Боль в груди заставила Анфису направиться к кровати. Она выпила горсть таблеток, положила на подушку его фотографию и пустилась в дальнюю дорогу предвкушения счастья. Завтра она увидит его, завтра она вернет покой своей душе и станет, наконец, прежней Анфисой. За окном летали крупные белые бабочки. Слегка покружившись у окон Анфисы, они падали вниз, сливаясь с бесконечностью белого. Зима стелила белые простыни, охлаждала возбужденные дневные мысли, укачивая под свою колыбельную. Анфиса с улыбкой засыпала в первую ночь этого Нового года и последнюю в своей жизни.

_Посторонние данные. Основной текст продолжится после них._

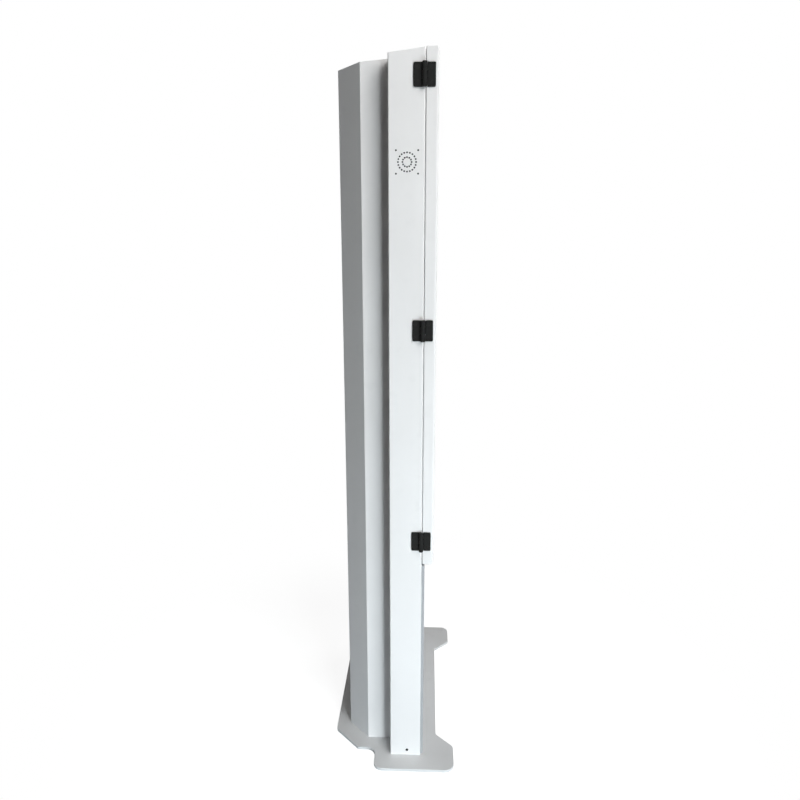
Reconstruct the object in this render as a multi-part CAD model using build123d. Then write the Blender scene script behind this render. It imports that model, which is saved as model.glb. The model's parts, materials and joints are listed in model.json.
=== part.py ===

На втором этаже образовательной школы 781 толпились люди. Они разговаривали, обнимали друг друга. Было видно, что эта встреча дорога всем присутствующим. То и дело слышны были похожие вопросы: «Завьялову не видели?» «Да это я Завьялова, не узнал?» или «Ты кто? Юрка Попов?! Вот это да!» Звучали и другие разговоры на тему: «А ты знаешь, ведь Вовка-то Левшин умер недавно»....

Люди узнавали и не узнавали друг друга, смеялись и плакали. Когда все уселись, в класс вошел Сергей Гребенкин. Это был человек военной выправки и, несмотря на свой возраст, держался прямо и был в хорошей физической форме. Время не поменяло цвета его волос, оно лишь добавило им мышиный оттенок старости. На лице жила какая-то доля либо усталости, либо разочарования. Во всем его облике присутствовала недосказанность с примесью вины. Обняв каждого, он сел за последнюю парту.

Ну, кажется все в сборе, – громко заявила организатор встречи. –Можем начинать.
Подождите, не хватает Анфисы Гречаниновой – донеслось с галерки.
Едет где-нибудь с опозданием. Не удивительно в такую-то погоду – сказал человек, с фамилией Миронов.

В этот момент в класс постучала директор школы и попросила организатора встречи ненадолго выйти из класса. Гости, как и прежде во времена их далекого детства, начали галдеть, обрадовавшись отсутствию надзирателя.

Вы знаете, – начала директор, обращаясь к организатору встречи – только не говорите гостям, чтобы не портить праздника. Но родственники Анфисы Поликарповны сообщили, что она скончалась сегодня ночью.